## Job:
Set down exactly the lines from the one with "speakers();" to the one with "cad_parts[node].hide_render = cad_parts[node].hide_viewport", both included, and no line outside that range.

## Extracted data:
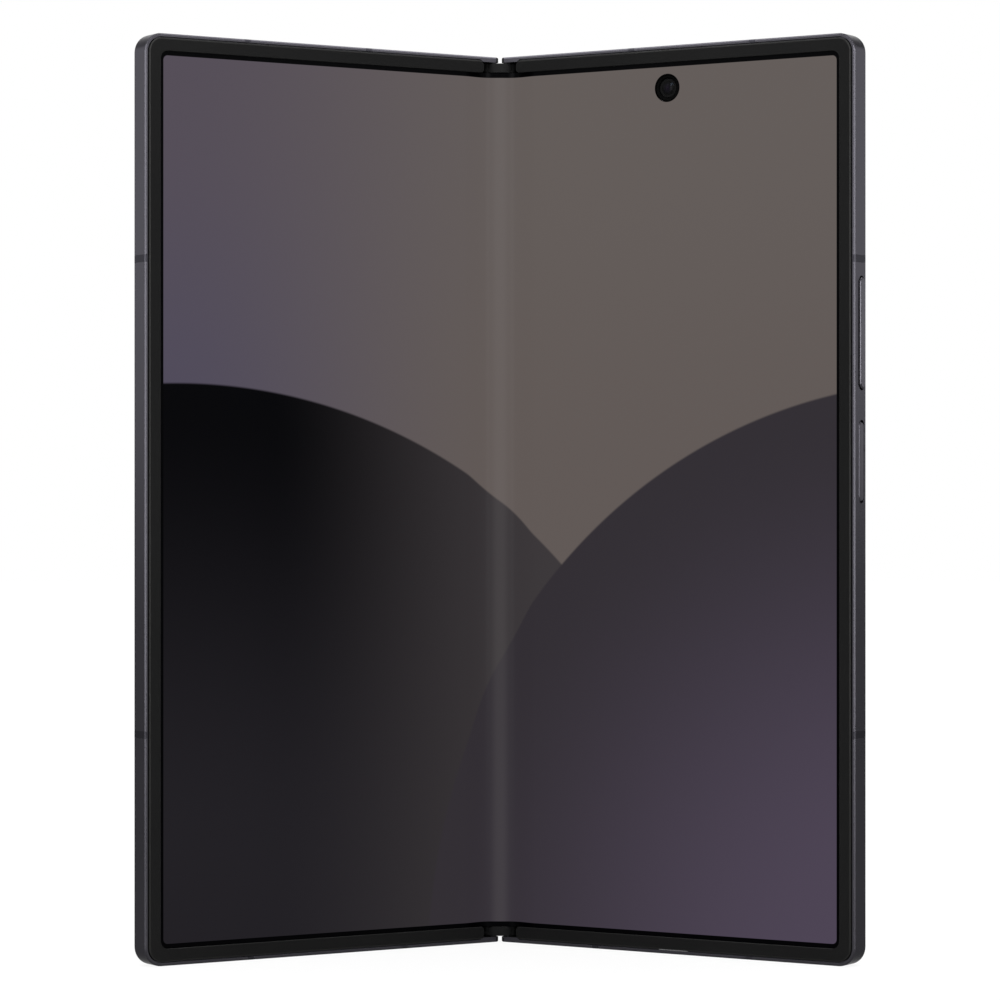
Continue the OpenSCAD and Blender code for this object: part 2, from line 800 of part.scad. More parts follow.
// Pan-head screws that hold the brackets
module bracket_screws() {
  for (z = stations, d = [-bracket_screw_z, bracket_screw_z]) translate([bracket_screw_s, 0, z + d]) {
    translate([0, hinge_bar_t - 0.65, 0]) rotate([-90, 0, 0]) difference() {
      cylinder(h = 0.25, r = 0.75);
      translate([0, 0, -0.01]) cylinder(h = 0.15, r = 0.35, $fn = 6);
    }
    translate([0, hinge_bar_t - 0.41, 0]) rotate([-90, 0, 0]) cylinder(h = 0.82, r = 0.34);
  }
}

module left_screws() {
  color("dimgray") place_left() bracket_screws();
}

module right_screws() {
  color("dimgray") place_right() bracket_screws();
}

// ---------------------------------------------------------------- outer faces

module back_plate() {
  difference() {
    half_plate(glass_s0 + glass_gap, -seat_u, corner_r + seat_u);
    children();
  }
}

module cover_glass() {
  color(glass_color) place_left() layer(glass_t0, thick) back_plate()
    translate([cover_cam_s - ear_len / 2 + 0.5, height - 1.45]) square([ear_len - 1, 1]);
}

// Panel of the outer screen, under its glass
module cover_display() {
  color([0.02, 0.02, 0.025]) place_left() layer(panel_t0, glass_t0) difference() {
    rounded_rect(panel_s0, 2.6, half_w - 2.6, height - 2.6, 2);
    translate([cover_cam_s, height - cover_cam_drop]) circle(cover_cam_r + 0.2);
  }
}

module cover_camera() {
  color(dark_color) place_left() translate([cover_cam_s, 0, height - cover_cam_drop]) {
    translate([-3, chassis_t1, -2.6]) cube([6, 1.4, 5.6]);
    translate([0, chassis_t1 + 1.3, 0]) rotate([-90, 0, 0])
      cylinder(h = glass_t0 - chassis_t1 - 1.3, r = cover_cam_r);
  }
}

module earpiece() {
  color("dimgray") place_left() translate([cover_cam_s - ear_len / 2, chassis_t1, height - rail_w - 2.5])
    cube([ear_len, 1.9, 2.45]);
}

module rear_glass() {
  color(glass_color) place_right() layer(glass_t0, thick) back_plate() {
    rounded_rect(island_s - island_w / 2 + 1, island_z - island_h / 2 + 1,
      island_s + island_w / 2 - 1, island_z + island_h / 2 - 1, island_w / 2 - 1.01);
    translate([island_s - 15, island_z + lens_pitch]) circle(2.25);
  }
}

lens_places = [for (i = [-1:1]) island_z + i * lens_pitch];

module camera_island() {
  inner = island_w / 2 - 1.06;
  color(body_color) place_right() difference() {
    union() {
      layer(thick, thick + island_t)
        rounded_rect(island_s - island_w / 2, island_z - island_h / 2,
          island_s + island_w / 2, island_z + island_h / 2, island_w / 2 - 0.01);
      layer(glass_t0 - 0.3, thick)
        rounded_rect(island_s - inner, island_z - island_h / 2 + 1.05,
          island_s + inner, island_z + island_h / 2 - 1.05, inner - 0.01);
    }
    for (z = lens_places) translate([island_s, 0, z]) rotate([-90, 0, 0]) cylinder(h = 10, r = lens_r + 0.3);
  }
}

module lens_rings() {
  color("gray") place_right() for (z = lens_places)
    translate([island_s, thick + island_t, z]) rotate([-90, 0, 0]) rotate_extrude()
      polygon([[lens_r, -0.5], [lens_r, 0.25], [lens_r + 0.25, 0.5], [ring_r - 0.35, 0.5],
        [ring_r, 0.15], [ring_r, 0], [lens_r + 0.3, 0], [lens_r + 0.3, -0.5]]);
}

module lens_windows() {
  color([0.03, 0.03, 0.05]) place_right() for (z = lens_places)
    translate([island_s, thick + island_t - 0.3, z]) rotate([-90, 0, 0])
      cylinder(h = 0.5, r = lens_r);
}

module camera_modules() {
  color(dark_color) place_right() for (z = lens_places) translate([island_s, chassis_t1, z]) {
    translate([-5.6, 0, -5.6]) cube([11.2, 2.1, 11.2]);
    rotate([-90, 0, 0]) cylinder(h = thick + island_t - chassis_t1 - 0.3, r = 4.4);
  }
}

module flash_window() {
  color("ivory") place_right() translate([island_s - 15, glass_t0 - 0.2, island_z + lens_pitch])
    rotate([-90, 0, 0]) cylinder(h = glass_t + 0.2, r = 2.2);
}

// Small camera that looks through the hole in the inner screen
module inner_camera() {
  color(dark_color) place_right() translate([inner_cam_s, 0, height - inner_cam_drop]) {
    rotate([-90, 0, 0]) difference() {
      translate([0, 0, 0.12]) cylinder(h = chassis_t1, r = inner_cam_d / 2 - 0.05);
      cylinder(h = 0.4, r = 1.65);
    }
    translate([-3.2, chassis_t1, -3.2]) cube([6.4, 1.6, 6.4]);
  }
}

module inner_window() {
  color([0.04, 0.05, 0.09]) place_right() translate([inner_cam_s, 0.1, height - inner_cam_drop])
    rotate([-90, 0, 0]) cylinder(h = 0.3, r = 1.65);
}

// ---------------------------------------------------------------- inside

module left_battery() {
  color("dimgray") place_left() layer(chassis_t1, battery_t1)
    rounded_rect(bay_s0, left_bay_z[0], bay_s1 + 1, left_bay_z[1], 1.2);
}

module right_battery() {
  color("dimgray") place_right() layer(chassis_t1, battery_t1)
    rounded_rect(bay_s0, right_bay_z[0], bay_s1, right_bay_z[1], 1.2);
}

module board_screw_holes(places) {
  for (p = places) translate(p) circle(0.55);
}

module main_board() {
  color("darkgreen") place_right() layer(board_t0, board_t1) difference() {
    rounded_rect(bay_s0, main_board_z[0], main_board_s1, main_board_z[1], 1);
    board_screw_holes(right_bosses);
  }
}

// Outlines [s0, z0, s1, z1] of the cans
can_split_z = main_board_z[0] + 25.5;
cans = [
  [16, main_board_z[0] + 3.5, 40.5, can_split_z],
  [16, can_split_z + 2.5, 27, main_board_z[1] - 4],
  [29.5, can_split_z + 2.5, 40.5, main_board_z[1] - 4]
];

module shield_cans() {
  color(steel_color) place_right() for (can = cans)
    layer(board_t1, can_t1) rounded_rect(can[0], can[1], can[2], can[3], 0.6);
}

module left_board() {
  color("darkgreen") place_left() {
    layer(board_t0, board_t1) difference() {
      rounded_rect(left_board_s0, left_board_z[0], bay_s1, left_board_z[1], 1);
      board_screw_holes(left_bosses);
    }
    layer(board_t1, can_t1)
      rounded_rect(left_board_s0 + 7.5, left_board_z[0] + 4.5, bay_s1 - 8.8, left_board_z[1] - 5, 0.6);
  }
}

// Screws that hold a board on its seats
module board_screws(places) {
  head = [1.0, 0.4];
  for (p = places) translate([p[0], 0, p[1]]) {
    translate([0, board_t1, 0]) rotate([-90, 0, 0]) difference() {
      cylinder(h = head[1], r = head[0]);
      translate([0, 0, head[1] - 0.2]) cylinder(h = 0.3, r = 0.45, $fn = 6);
    }
    translate([0, chassis_t0 + 0.15, 0]) rotate([-90, 0, 0])
      cylinder(h = board_t1 - chassis_t0 - 0.14, r = 0.49);
  }
}

module left_board_screws() {
  color("dimgray") place_left() board_screws(left_bosses);
}

module right_board_screws() {
  color("dimgray") place_right() board_screws(right_bosses);
}

// Bars along the outer side that hold the phone closed
module magnets() {
  for (z = magnet_z) translate([key_back_s - 1.5, chassis_t1, z]) cube([1.3, 2.0, 16]);
}

module left_magnets() {
  color("silver") place_left() magnets();
}

module right_magnets() {
  color("silver") place_right() magnets();
}

// Reader that the card tray slides into
module sim_cage() {
  wall = 0.25;
  color(steel_color) place_left() difference() {
    translate([tray_s0 - wall - 0.15, chassis_t1, height - tray_len - 2])
      cube([tray_w + 2 * wall + 0.3, 2.1, tray_len - 0.2]);
    translate([tray_s0 - 0.15, tray_t0 - 0.1, height - tray_len - 1])
      cube([tray_w + 0.3, tray_t1 - tray_t0 + 0.2, tray_len + 2]);
  }
}

// Card tray: a head in the top edge and a leaf with two card pockets
module sim_tray() {
  card = [8.9, 12.4];
  color(body_color) place_left() {
    difference() {
      translate([tray_s0, tray_t0, height - rail_w - 0.4]) cube([tray_w, tray_t1 - tray_t0, rail_w + 0.4]);
      translate([tray_s0 + 1.6, thick / 2, height - 1.4]) cylinder(h = 3, r = 0.4);
    }
    difference() {
      translate([tray_s0 + 0.1, tray_leaf_t[0], height - tray_len])
        cube([tray_w - 0.2, tray_leaf_t[1] - tray_leaf_t[0], tray_len - rail_w]);
      for (i = [0, 1])
        translate([tray_s0 + 0.8, tray_leaf_t[0] + 0.15, height - tray_len + 0.9 + i * 12])
          cube([card[1], 1, card[0] + 1.4]);
    }
  }
}

module charging_coil() {
  color("peru") place_right() layer(3.5, glass_t0) translate([half_w / 2 + 1.2, coil_z]) difference() {
    circle(21);
    circle(11);
  }
}

module usb_port() {
  color(steel_color) place_right() translate([usb_s, usb_t, 0]) {
    translate([0, 0, 0.25]) difference() {
      linear_extrude(usb_depth) port_shape(usb_open_w + 2 * usb_wall, usb_open_t + 2 * usb_wall);
      translate([0, 0, -1]) linear_extrude(usb_depth + 0.4) port_shape(usb_open_w, usb_open_t);
    }
    translate([-3.35, -0.35, 1.0]) cube([6.7, 0.7, usb_depth - 0.9]);
  }
}

module speakers() {
  color(dark_color) place_right() {
    translate([bay_s1 - 21.3, chassis_t1, rail_w]) cube([20, 2.2, 12]);
    translate([11, chassis_t1, height - rail_w - 8.5]) cube([12, 2.2, 8.5]);
  }
}

module vibration_motor() {
  color("silver") place_right() translate([11, chassis_t1, 4.5]) cube([9, 2.1, 9]);
}

// Dome switches on a strip behind the keys
module key_switches() {
  color([0.55, 0.35, 0.12]) place_right() {
    for (z = [volume_z - switch_pitch, volume_z + switch_pitch, side_key_z])
      translate([switch_s, key_t, mid_z + z]) rotate([0, 90, 0]) cylinder(h = switch_h, r = 0.95);
    translate([switch_s - 0.2, chassis_t1, mid_z - 4]) cube([0.2, 2.3, 46]);
    translate([switch_s, key_t - 0.6, mid_z + volume_z - 0.6])
      cube([volume_pivot_s - pivot_r - 0.02 - switch_s, 1.2, 1.2]);
  }
}

// A key: a face in the slot, a wider flange inside and posts that press the switches
module key(z, len, proud, flange_s, posts, travel) {
  post_s = switch_s + switch_h + travel + 0.01;
  key_face(z, len, key_w, flange_s, half_w + proud);
  side_slot(z, len + 1.2, key_w + 0.5, flange_s, flange_s + 0.25);
  for (p = posts) translate([post_s, key_t, z + p]) rotate([0, 90, 0])
    cylinder(h = flange_s - post_s, r = 0.6);
}

module volume_key() {
  color([0.27, 0.27, 0.30]) place_right() {
      key(mid_z + volume_z, volume_len, volume_proud, volume_pivot_s, [-switch_pitch, switch_pitch],
        rock_travel);
      translate([volume_pivot_s, key_t - 0.6, mid_z + volume_z]) rotate([-90, 0, 0])
        cylinder(h = 1.2, r = pivot_r);
  }
}

module side_key() {
  color([0.22, 0.22, 0.25]) place_right()
    key(mid_z + side_key_z, side_key_len, side_key_proud, key_back_s - 0.3, [0], side_travel);
}

// ---------------------------------------------------------------- nodes

spine_cover();
spine_frame();
end_caps();
idler_pins();
friction_washers();
fold_strip();
fold_lattice();
hinge_flex();
left_frame();
left_breaks();
left_bezel();
left_display();
left_plate();
left_brackets();
left_shafts();
left_gears();
left_screws();
cover_glass();
cover_display();
cover_camera();
earpiece();
left_battery();
left_board();
left_board_screws();
left_magnets();
sim_cage();
sim_tray();
right_frame();
right_breaks();
right_bezel();
right_display();
right_plate();
right_brackets();
right_shafts();
right_gears();
right_screws();
rear_glass();
camera_island();
lens_rings();
lens_windows();
camera_modules();
flash_window();
inner_camera();
inner_window();
right_battery();
main_board();
right_board_screws();
right_magnets();
shield_cans();
charging_coil();
usb_port();
speakers();
vibration_motor();
key_switches();
volume_key();
side_key();
left_idlers();
right_idlers();
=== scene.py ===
# %% [markdown]
# # A foldable smartphone, half open
#
# The phone is already there as a model made of exact solids: two thin halves on a geared
# hinge. This lesson dresses it. Flat metal, plastic and glass keep the solids' own shapes,
# with their sharp edges rounded a little, because a real edge always catches some light.
# The bending screen, the lenses and the contacts are made here.

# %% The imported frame
import json
import math

import bmesh
import bpy
import numpy as np
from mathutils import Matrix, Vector


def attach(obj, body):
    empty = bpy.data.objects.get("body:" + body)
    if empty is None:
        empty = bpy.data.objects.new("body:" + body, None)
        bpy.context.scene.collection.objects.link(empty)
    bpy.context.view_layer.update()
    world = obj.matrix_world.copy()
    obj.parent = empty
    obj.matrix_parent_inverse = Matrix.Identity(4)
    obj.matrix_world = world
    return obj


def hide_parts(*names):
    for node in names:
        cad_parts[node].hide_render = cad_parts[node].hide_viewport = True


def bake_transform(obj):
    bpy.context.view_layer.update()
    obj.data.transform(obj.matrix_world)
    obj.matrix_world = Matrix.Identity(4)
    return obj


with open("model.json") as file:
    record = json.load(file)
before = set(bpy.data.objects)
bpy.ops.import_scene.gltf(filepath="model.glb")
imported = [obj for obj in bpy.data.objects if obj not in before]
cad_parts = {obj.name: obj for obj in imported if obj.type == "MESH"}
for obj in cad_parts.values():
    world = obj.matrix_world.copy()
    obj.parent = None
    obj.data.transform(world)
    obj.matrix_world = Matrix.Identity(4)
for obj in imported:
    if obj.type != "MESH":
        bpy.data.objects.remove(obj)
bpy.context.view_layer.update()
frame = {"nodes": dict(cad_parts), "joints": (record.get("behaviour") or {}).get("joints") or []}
nodes = frame["nodes"]

# %% [markdown]
# ## Where things are
#
# Every half is easiest to think of lying flat: `s` is the distance from the hinge line,
# `t` the depth behind the screen's face and `z` the height, all in millimetres. The hinge
# joint tells how far each half is turned up from flat, and `place` turns a flat point
# about the shaft to where it is in the pose that is shown.

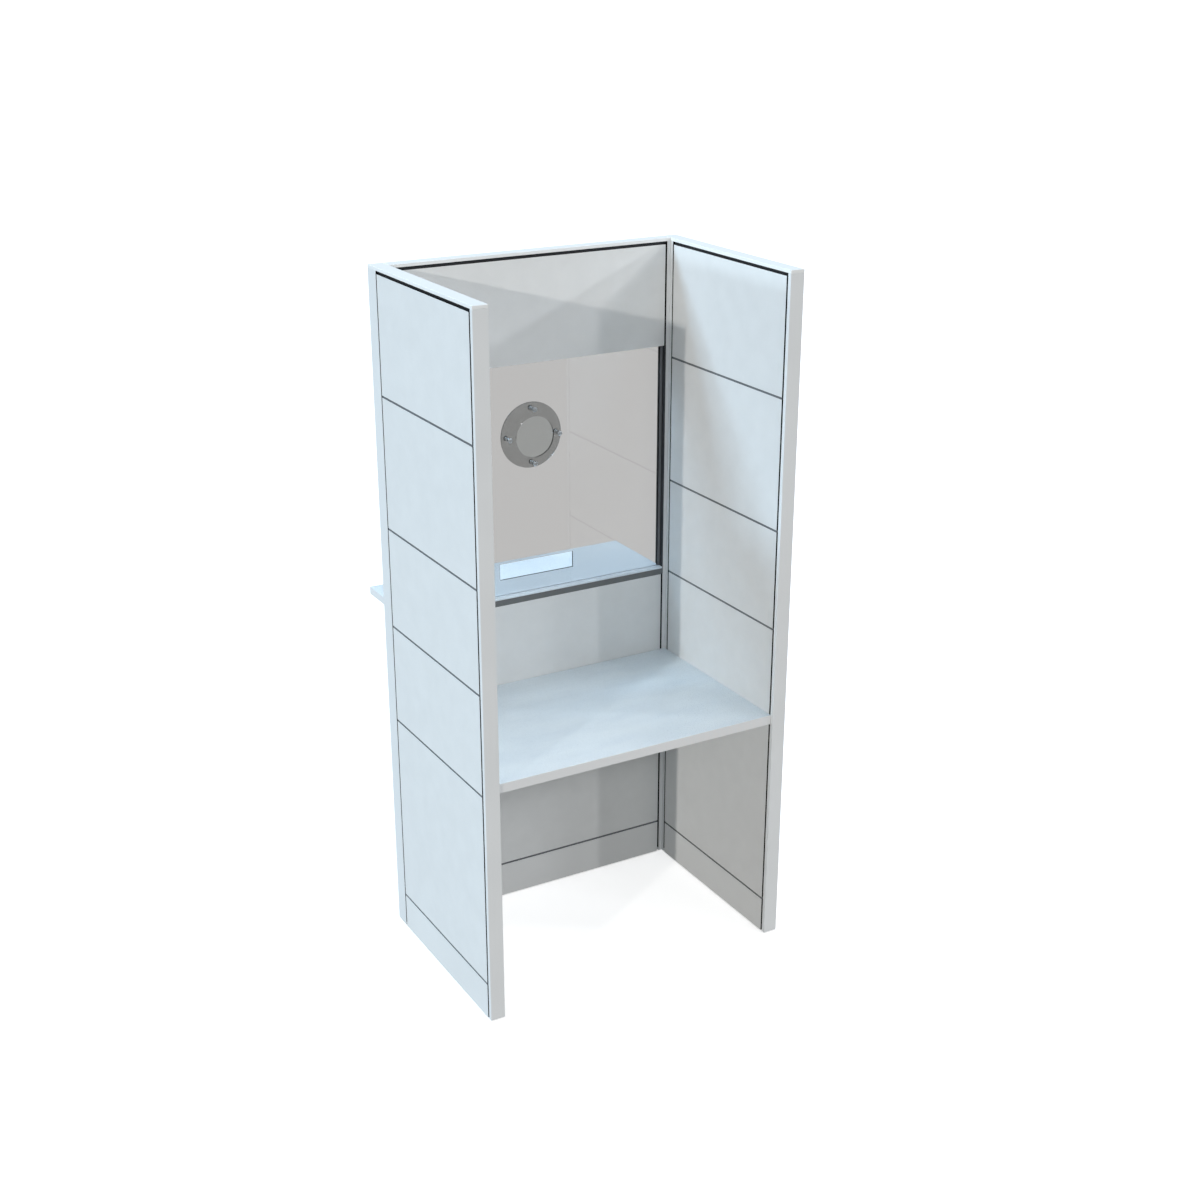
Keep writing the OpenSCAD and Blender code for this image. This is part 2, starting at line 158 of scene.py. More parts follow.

## Completed task:
speakers();
vibration_motor();
key_switches();
volume_key();
side_key();
left_idlers();
right_idlers();
=== scene.py ===
# %% [markdown]
# # A foldable smartphone, half open
#
# The phone is already there as a model made of exact solids: two thin halves on a geared
# hinge. This lesson dresses it. Flat metal, plastic and glass keep the solids' own shapes,
# with their sharp edges rounded a little, because a real edge always catches some light.
# The bending screen, the lenses and the contacts are made here.

# %% The imported frame
import json
import math

import bmesh
import bpy
import numpy as np
from mathutils import Matrix, Vector


def attach(obj, body):
    empty = bpy.data.objects.get("body:" + body)
    if empty is None:
        empty = bpy.data.objects.new("body:" + body, None)
        bpy.context.scene.collection.objects.link(empty)
    bpy.context.view_layer.update()
    world = obj.matrix_world.copy()
    obj.parent = empty
    obj.matrix_parent_inverse = Matrix.Identity(4)
    obj.matrix_world = world
    return obj


def hide_parts(*names):
    for node in names:
        cad_parts[node].hide_render = cad_parts[node].hide_viewport = True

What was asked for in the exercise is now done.